The Bates Motel |
My childhood home |
What a great Mother's Day, the celebrations of which, of course are reserved for great mothers like me. Not to say that I was a good mother, but I was at least a prolific one, having spent 7 years in the State of Pregnancy, which is a bit south of Nebraska, and every bit as stimulating.
And so the fruits of my womb turn their attention to me each May, and despite my veiled protests, shower me with attention and worldly goods. Yesterday was a banner year. Not only did I receive 3 days of pampering in Cincinnati, free meals, and an underground city tour, I was able to watch the entire first season of Bates Motel, uninterrupted.
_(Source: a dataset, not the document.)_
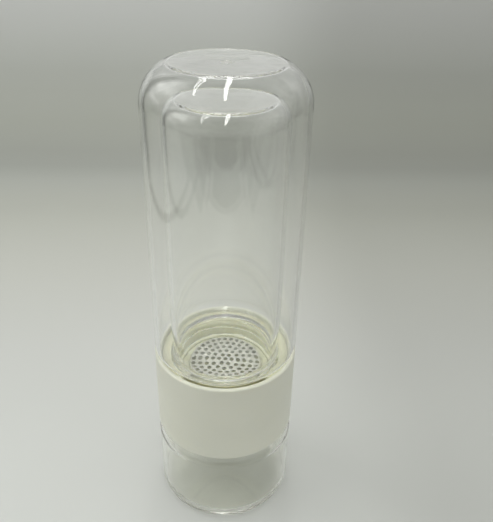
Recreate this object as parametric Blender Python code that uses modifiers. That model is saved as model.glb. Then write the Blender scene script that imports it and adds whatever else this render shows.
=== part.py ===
"""Tea infuser bottle, standing on its tea chamber with the flask upside down on top.

Metres, +Z up, origin at the centre of the tea chamber's foot. From the table up: a single-wall
glass tea chamber, a plastic collar that holds a strainer, and a double-wall glass flask whose
neck points down into the collar. Both glasses screw into the collar with right-hand threads.
"""

import math

import bmesh
import bpy
from mathutils import Matrix, Vector

# Sizes that the glass pieces share
GAP = 0.0003
BODY_RADIUS = 0.0325
GLASS_WALL = 0.0018
NECK_FILLET = 0.0012
MOUTH_FILLET = 0.0006
SHOULDER_RADIUS = 0.0070

# Tea chamber
CHAMBER_HEIGHT = 0.0427
CHAMBER_FOOT_RADIUS = 0.0050
CHAMBER_NECK_LENGTH = 0.0136

# Outer wall of the flask, the jacket
JACKET_LENGTH = 0.1290
BASE_EDGE_RADIUS = 0.0030
BASE_SLOPE_WIDTH = 0.0102
BASE_SLOPE_DROP = 0.0052
BASE_SHOULDER_RADIUS = 0.0165
SEAL_DROP_RADIUS = 0.0030
SEAL_DROP_HEIGHT = 0.0010

# Inner wall of the flask, the liner
LINER_CLEARANCE = 0.0057
LINER_BASE_CLEARANCE = 0.0115
LINER_EDGE_RADIUS = 0.0015
LINER_SLOPE_WIDTH = 0.0055
LINER_SLOPE_DROP = 0.0028
LINER_SHOULDER_RADIUS = 0.0085
TAPER_ABOVE_JACKET_LIP = 0.0060
TAPER_LENGTH = 0.0060
TAPER_FILLET = 0.0060
FLASK_NECK_LENGTH = 0.0097

# Screw threads: a bead round each neck and one in each socket of the collar
THREAD_PITCH = 0.0045
BEAD_RADIUS = 0.0012
BEAD_SINK = 0.0002
BEAD_END_RADIUS = 0.0004
BEAD_END_TURNS = 0.12
THREAD_CLEARANCE = 0.0004
THREAD_MARGIN = 0.0020

# Collar: an outer sleeve and two inserts inside it
SLEEVE_WALL = 0.0022
INSERT_WALL = 0.0048
SLEEVE_EDGE_RADIUS = 0.0008
RIM_CLEARANCE = 0.0009
SLEEVE_LIP_WIDTH = 0.0015
SLEEVE_LIP_HEIGHT = 0.0017
LEDGE_THICKNESS = 0.0020
LEDGE_WIDTH = 0.0049
WELL_DEPTH = 0.0099
WELL_WALL = 0.0020
FLOOR_THICKNESS = 0.0020
INSERT_SKIRT_WALL = 0.0022
INSERT_TOP_DROP = 0.0022
INSERT_EDGE_RADIUS = 0.0004

# Gaskets and the strainer's seal
GASKET_THICKNESS = 0.0018
GASKET_WIDTH = 0.0026
GASKET_EDGE_RADIUS = 0.0003
SEAL_WALL = 0.0013
SEAL_LENGTH = 0.0052
SEAL_FLANGE_WIDTH = 0.0023
SEAL_FLANGE_THICKNESS = 0.0012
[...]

What an experience it was to recall the sheer terror of the movie, Psycho, released when I was 16 years old, and kept me out of the shower until I was 18. That pretty much explains my sparse history of dating.
Norma?????? |
My memory is now flooding with suspicious images. My mother digging large holes in the back yard, her insistence that we get the first garbage disposer in the neighborhood, her obsession with Alfred Hitchcock. It all makes sense now, especially that favorite story she liked to tell whenever we had leg of lamb. It was a Hitchcock story of the mysterious death of a woman's husband, and the two detectives who tried to find the murder weapon, a large blunt object that had struck him on the head. They were graciously served a supper by the grieving widow. The main course was a bone-in 24-inch leg of lamb, roasted to perfection. As the naive detectives chomped down the delicious meat, only the viewers realized that the detectives were destroying the evidence. The leg of lamb had been frozen as hard as a club until only hours before the meal, and was in fact, the now unrecognizable murder weapon. My mother thought that was a brilliant story. I'm just sayin'.